January 7, 2015

【043】誰か一人が「そこにいる」とその場は成り立つ

「こんな計画ーー有るものをそれである有るものにしておこうというーーは、
あの無関心ということと正反対のことなのですから。」ハイデガー
昨日書いた「1500円新年会」は、どことなくゼミと似ているなぁと思っていた。
何が似ているんだろうと考えていて、思い当たったのは、ゼミの本の選び方だった。

まるネコ堂ゼミでこれまで読んできた本は、
パウロ・フレイレ『被抑圧者の教育学』
保坂和志『考える練習』
椹木野衣『日本・現代・美術』
ミヒャエル・エンデ『モモ』

今後読む予定の本は、
網野善彦『増補 無縁・公界・楽』
マルセル・モース『贈与論』

児童書から小説、美術、教育、歴史など、ジャンルも分野も違って、脈絡はほぼない。

選ぶ基準は、参加者が「自分が読みたい本」。
一部の本を除き、基本的に、他の参加者が、その本に興味があるかどうかは問わずに選定してきた。

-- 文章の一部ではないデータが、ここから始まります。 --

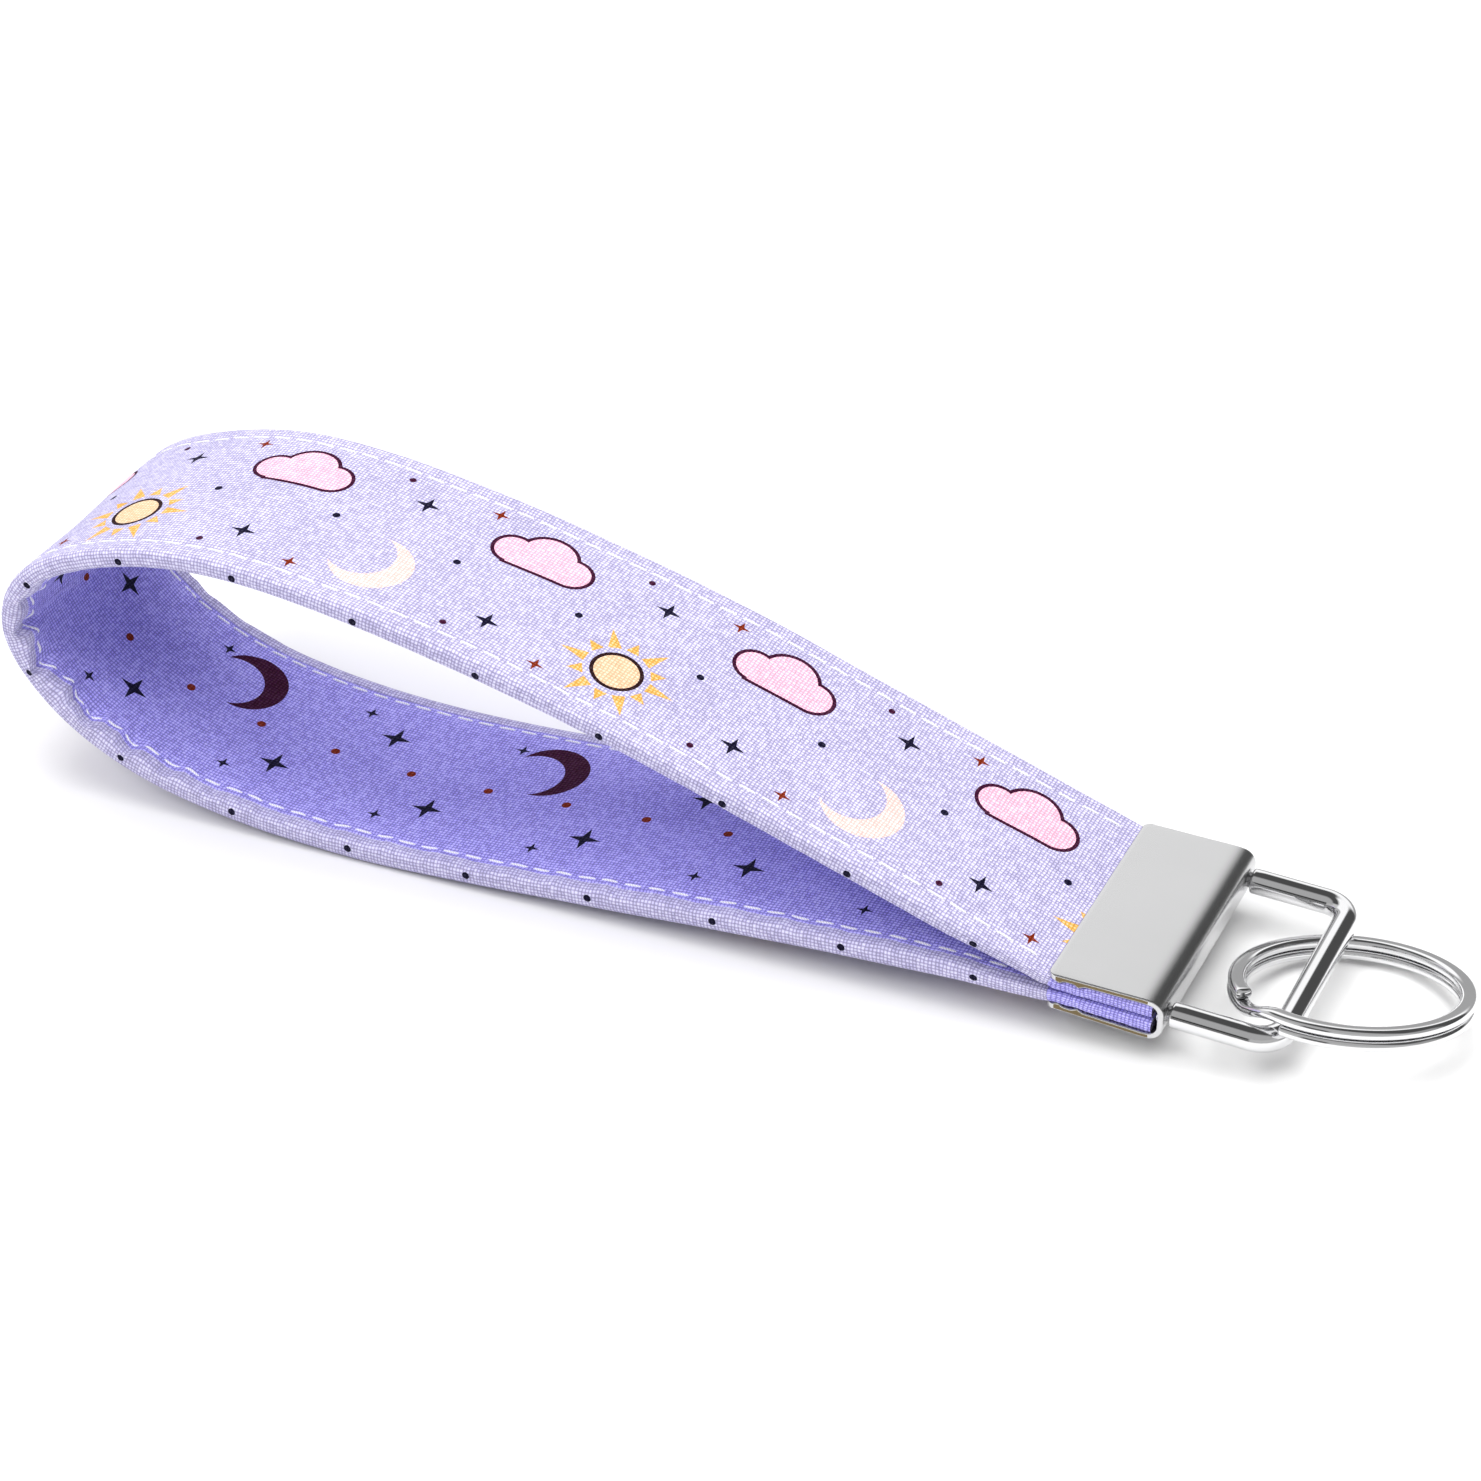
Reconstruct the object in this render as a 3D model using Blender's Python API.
"""Wristlet keychain: a printed fabric wrist loop crimped into a steel key-fob
clamp, with a fixed wire bail and a split ring that swings on it.

The model is drawn in the clamp's own frame: +X runs from the loop towards the
ring, +Y across the strap, +Z out of the upper jaw, with the origin in the middle
of the clamp's spine. An empty then tips it by REST_TILT and stands it on z = 0,
the way it lies on a table, with the middle of its length at x = 0.
"""
import math

import bmesh
import bpy
import numpy as np
from mathutils import Matrix, Vector

MM = 0.001

# Clamp: one folded steel strip, as wide as the strap.
CLAMP_WIDTH = 32.0 * MM
JAW_LENGTH = 14.0 * MM
SHEET = 0.7 * MM
SPINE_HALF_HEIGHT = 2.75 * MM
MOUTH_HALF_HEIGHT = 2.45 * MM
SPINE_CORNER_RADIUS = 1.8 * MM
JAW_CORNER_RADIUS = 1.0 * MM
GRIP_RIDGE_HEIGHT = 0.35 * MM
GRIP_RIDGE_PLACES = (12.6 * MM, 10.2 * MM)

# Bail: round wire bent to a U, its reduced ends riveted inside the spine.
BAIL_WIRE_RADIUS = 1.55 * MM
BAIL_HALF_SPAN = 13.85 * MM
BAIL_REACH = 12.7 * MM
BAIL_BEND_RADIUS = 3.2 * MM
TENON_RADIUS = 0.95 * MM
TENON_HOLE_RADIUS = 1.0 * MM
RIVET_HEAD_RADIUS = 1.45 * MM
RIVET_HEAD_LENGTH = 0.45 * MM
BAIL_SHOULDER_GAP = 0.15 * MM

# Split ring: two turns of wire lying on each other.
RING_OUTER_RADIUS = 14.1 * MM
RING_WIRE_WIDTH = 2.0 * MM
RING_WIRE_HEIGHT = 1.28 * MM
RING_COIL_GAP = 0.08 * MM
RING_JOGGLE_DEGREES = 26.0
RING_END_DEGREES = -139.0
RING_CENTRE = Vector((17.5, -1.4, 0.35)) * MM
RING_NORMAL = Vector((-0.10, 0.255, 1.0))

# Strap: the outer face of the loop seen from the side, clamp mouth to clamp mouth.
STRAP_WIDTH = 32.0 * MM
STRAP_THICKNESS = 2.6 * MM
PRESSED_THICKNESS = 1.55 * MM
PRESS_LENGTH = 16.0 * MM
LOOP_OUTLINE_MM = [
    (-14.2, 1.9), (-29.5, 6.8), (-49.5, 12.9), (-69.5, 18.7), (-90.0, 23.2),
    (-110.0, 26.1), (-126.0, 26.2), (-140.0, 22.6), (-149.5, 16.5), (-153.0, 8.4),
    (-148.0, -1.3), (-136.0, -8.6), (-120.0, -11.6), (-100.0, -11.5), (-75.0, -8.7),
    (-45.0, -4.9), (-14.2, -1.9),
]
FABRIC = 0.5 * MM
LAYER_GAP = 0.1 * MM
INNER_CORNER = 0.3 * MM
EDGE_RADIUS = 0.9 * MM
LINING_INSET = 1.8 * MM
STITCH_INSET = 2.7 * MM
THREAD_WIDTH = 0.5 * MM
THREAD_HEIGHT = 0.2 * MM
THREAD_CLEARANCE = 0.05 * MM
STATIONS = 46

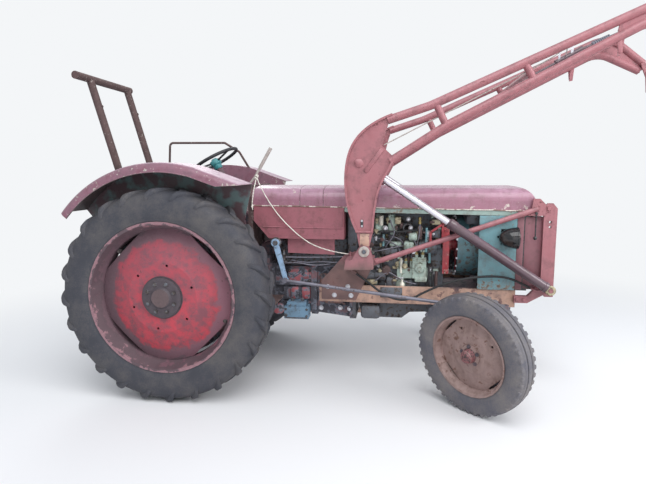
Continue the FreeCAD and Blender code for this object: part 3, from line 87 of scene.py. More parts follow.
# %% Node helpers
def paint_value(code):
    """A hex colour as linear red, green, blue and alpha."""
    parts = [int(code[i:i + 2], 16) / 255 for i in (1, 3, 5)]
    linear = [p / 12.92 if p <= 0.04045 else ((p + 0.055) / 1.055) ** 2.4 for p in parts]
    return (*linear, 1.0)


def feed(made, links):
    """Set inputs of a node from a value, a hex colour, an output, or a node's main output."""
    for socket, value in links.items():
        if isinstance(value, bpy.types.Node):
            value = next(output for output in value.outputs if output.enabled)
        if isinstance(value, bpy.types.NodeSocket):
            made.id_data.links.new(value, made.inputs[socket])
        else:
            made.inputs[socket].default_value = paint_value(value) if isinstance(value, str) else value


def node(tree, kind, links=None, **settings):
    """Add a node of any kind, with its settings and what feeds its inputs."""
    made = tree.nodes.new("ShaderNode" + kind)
    for key, value in settings.items():
        setattr(made, key, value)
    feed(made, links or {})
    return made


def new_finish(name):
    """A new material: itself, a function that adds nodes to it, its shader and its point."""
    material = bpy.data.materials.new(name)
    material.use_nodes = True
    add = partial(node, material.node_tree)
    return material, add, material.node_tree.nodes["Principled BSDF"], add("TexCoord")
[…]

興味どころか、タイトルも著者も全く知らないという場合も多い。

これは1500円新年会と全く同じだ。

どんな食べ物であっても、その人が「それがほしい」と思ったものを買う。

食べ物であれ、本であれ、誰か一人でも「それだ」という意思を持てば、成立する。
他の参加者は、その一人の意思によって成立する場で様々に振る舞える。

これは以前、まるネコ堂で円坐をした時に、守人をしてくれた小林けんちゃんの言葉にも通じる。正確ではないけれど、けんちゃんは「この場にいる人が話すことを、僕はただきく。その一点によってこの場は成立する」というようなことを最初の口上として述べたはずだ。

誰か一人が「いる」と、その場は成り立つ。